Cette nouvelle entité géographique sera gouvernée par un président élu pour un mandat de trois ans et adoptera des attributs communs: monnaie et drapeau uniques, services postaux partagés et l’espéranto en guise de langue officielle.
Bien entendu, le gros avantage d’un découpage artificiel, qui s’affranchit des frontières géographiques, religieuses, linguistiques et ethniques, est de désamorcer les ambitions nationalistes et la tendance au repli sur soi. Qui plus est, en réduisant considérablement la sphère d’influence des grandes nations, elle contraint les cantons, forcément interdépendants, à collaborer avec leurs voisins.
Passage de témoin
En 1929, l’un des objectifs de Richard Coudenhove-Kalergi est en passe de se réaliser lorsque le Français Aristide Briand, européiste convaincu et alors ministre des Affaires étrangères, se présente à la tribune de la Société des Nations pour proposer qu’un lien fédéral unisse les principales nations européennes. Raté: malgré ses belles promesses, le projet est rejeté et l’Europe s’embrase dans la flambée des nationalismes. Qualifié de «bâtard universel» par Adolf Hitler, Richard Coudenhove-Kalergi –naturalisé français en 1939– est contraint de fuir vers les États-Unis en 1940: il ne reviendra en Europe qu’après la guerre.
Si «La Nouvelle Europe pour une paix durable» ne s’est jamais matérialisée autrement que sur papier, force est de reconnaître l’influence des premiers Paneuropéens dans les institutions actuelles de l’UE. Visionnaire, Richard Coudenhove-Kalergi aura créé les conditions intellectuelles pour que des figures telles que Jean Monnet et Robert Schuman mettent son plan à exécution au sortir de la Seconde Guerre mondiale.
Pour les historiens, l’identité de P.A.M. reste un mystère.
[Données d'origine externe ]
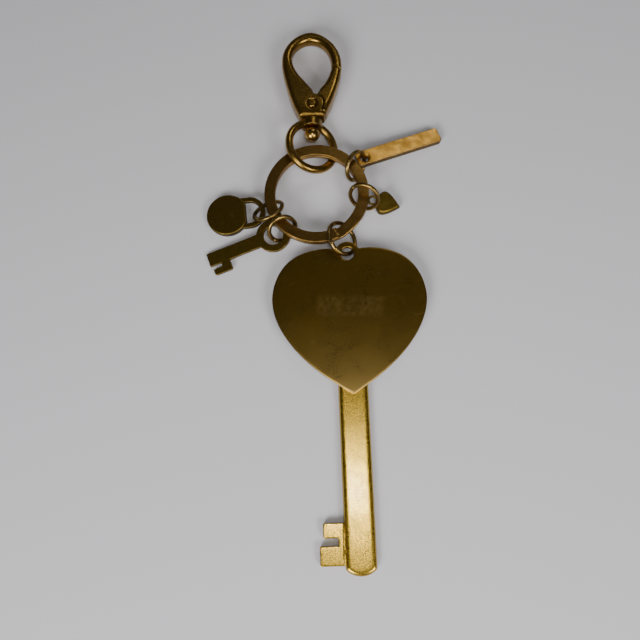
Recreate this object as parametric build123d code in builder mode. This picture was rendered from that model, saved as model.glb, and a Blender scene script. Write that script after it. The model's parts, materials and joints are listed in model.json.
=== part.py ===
from build123d import *
import os
from math import cos, radians, sin, sqrt

# A key-shaped pendant on a split ring, with a swivel clasp and four small charms, lying flat.
# Millimetres, +Z up, the table at z = 0 and the clasp towards +Y. The origin is on the table
# under the middle of the whole object. Places in the plan are measured from the split ring's
# centre, which stands at (RING_X, RING_Y).
RING_X = -2.46
RING_Y = 25.52

# Split ring: two turns of flat wire, joined by one short ramp
RING_OUTER_R = 15.0
RING_BAND = 3.1
RING_TURN_THICK = 1.06
RING_TURN_GAP = 0.08
RING_MID_Z = 4.2
RING_JOG_START = -62.0
RING_JOG_SPAN = 30.0
RING_END_GAP = 1.5

# Jump rings: wire diameter, butt gap, then centre, radius to the wire's centre, lean of the
# ring's plane in degrees, the direction its high side lies in, and where its butt gap is
JUMP_WIRE = 1.2
JUMP_GAP = 0.12
JUMP_RINGS = {
    "heart_key_jump_ring": ((7.22, -13.34, 3.62), 4.77, 39.0, -168.0, 300.0),
    "padlock_jump_ring": ((-13.90, -4.73, 3.60), 4.36, 43.1, -58.0, 210.0),
    "small_key_jump_ring": ((-9.77, -10.48, 3.92), 3.92, 57.2, 117.0, 120.0),
    "small_heart_jump_ring": ((13.61, -1.12, 4.58), 4.17, 63.6, 68.0, 60.0),
    "bar_jump_ring": ((11.34, 8.61, 4.47), 4.12, 65.1, 149.0, 240.0),
}

# Large key: flat heart plate soldered on the shank, bit soldered on the shank's left side
KEY_PLACE = (8.67, -17.9)
KEY_TURN = 1.95
SHANK_W = 8.2
SHANK_THICK = 2.6
SHANK_TOP_Y = -22.0
SHANK_END_Y = -85.9
SHANK_END_SAG = 1.7
SHANK_ROUND = 1.15
HEART_THICK = 1.2
HEART_HALF_W = 21.5
HEART_TIP_Y = -39.6
EYELET_OUTER_R = 3.6
EYELET_HOLE_R = 1.9
BIT_THICK = 1.8
BIT_BOTTOM_Z = 0.2

# Clasp: the eye turns on the pin, and the gate turns on the rivet
CLASP_X = -1.4
CLASP_Z = 4.25
EYE_Y = 14.95
EYE_R = 7.2
EYE_WIRE = 2.3
EYE_LEAN = 25.5
BOSS_R = 3.0
BOSS_START_Y = 20.9
BOSS_END_Y = 23.45
PIN_R = 1.1
PIN_CLEARANCE = 0.08
PIN_HEAD_R = 2.3
PIN_HEAD_Y = 18.95
PIN_END_Y = 24.45
HOOK_BASE_Y = 23.6
HOOK_EDGE_ROUND = 1.3
MOUTH_CORNER = (0.9, 31.3)
MOUTH_GATE_CORNER = (3.6, 34.4)
MOUTH_CORNER_ROUND = 0.8
PIVOT = (0.05, 27.5)
RIVET_R = 0.8
RIVET_CLEARANCE = 0.06
RIVET_HEAD_R = 1.25
RIVET_HEAD_H = 0.6
RIVET_RECESS_R = 1.55
RIVET_FLOOR = 2.45
CHEEK_R = 3.4
SLOT_R = 2.9
SLOT_HALF = 1.75
GATE_EAR_R = 2.55
GATE_EAR_OUT = 1.65
GATE_EAR_IN = 1.0
GATE_ARM_R = 3.52
GATE_TIP_R = 14.6
NOSE_R = 14.75
GATE_FROM = -34.5
GATE_TO = 64.0
SPRING_POCKET_R = 1.8
SPRING_WIRE = 0.34
SPRING_R = 1.15
SPRING_TURNS = 3.25
SPRING_PITCH = 0.4
SPRING_GATE_LEG = 0.95
SPRING_BODY_LEG = 2.35

# Tools for cutting, longer than anything they cut
THROUGH = 6.0

# Padlock charm
PADLOCK_PLACE = (-19.5, -4.75, 1.95)
PADLOCK_TURN = 5.8
PADLOCK_LEAN = 4.0
PADLOCK_BODY_R = 6.1
PADLOCK_BODY_X = -6.4
PADLOCK_TOP_X = -1.0
PADLOCK_THICK = 2.0
SHACKLE_OUTER_R = 4.65
SHACKLE_INNER_R = 3.25
SHACKLE_THICK = 1.3

# Small key charm
SMALL_KEY_PLACE = (-12.45, -11.75, 1.95)
SMALL_KEY_TURN = 201.0
SMALL_KEY_LEAN = 4.0
SMALL_KEY_THICK = 1.0
SMALL_KEY_LENGTH = 20.0
SMALL_KEY_SHAFT_W = 4.0
BOW_OUTER_R = 4.95
BOW_HOLE_R = 2.85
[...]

Toutefois, en guise de signature, l’énigmatique cartographe a glissé ces paroles prophétiques: «Pour beaucoup de lecteurs, ce travail peut sembler être le fruit d’une imagination débordante; un jour, même si c’est tardivement, la connaissance de la vérité prendra le dessus.» Qui de nous, Européennes, Européens, pourrait lui donner tort?